Abstract

The increased demand for on-chip communication bandwidth as a result of the multicore trend has made packet-switched networks-on-chip (NoCs) a more compelling choice for the communication backbone in next-generation systems . However, NoC designs have many power, area, and performance tradeoffs in topology, buffer sizes, routing algorithms, and flow control mechanisms hence, the study of new NoC designs can be very time intensive. To address these challenges, we propose DART, a fast and flexible FPGA-based NoC simulation architecture. Rather than laying the NoC out in hardware on the FPGA like previous approaches , , our design virtualizes the NoC by mapping its components to a generic NoC simulation engine, composed of a fully connected collection of fundamental components (e.g., routers and flit queues).

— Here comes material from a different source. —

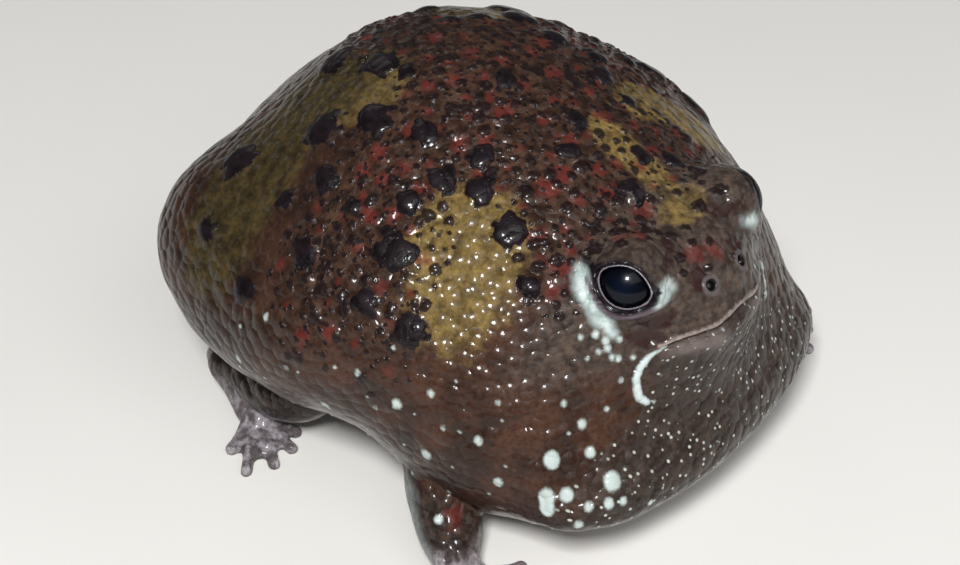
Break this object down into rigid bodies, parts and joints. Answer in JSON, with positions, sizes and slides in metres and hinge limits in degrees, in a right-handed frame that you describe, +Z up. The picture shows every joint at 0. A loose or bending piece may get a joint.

This approach has two main advantages: 1) since it is virtualized it can simulate any NoC, and 2) any NoC can be mapped to the engine without rebuilding it, which can take significant time for a large FPGA design. We demonstrate 1) that an implementation of DART on a Virtex-II Pro FPGA can achieve over $(100\times)$ speedup over the cycle-based software simulator Booksim , while maintaining the same level of simulation accuracy, and 2) that a more modern Virtex-6 FPGA can accommodate a 49-node DART implementation.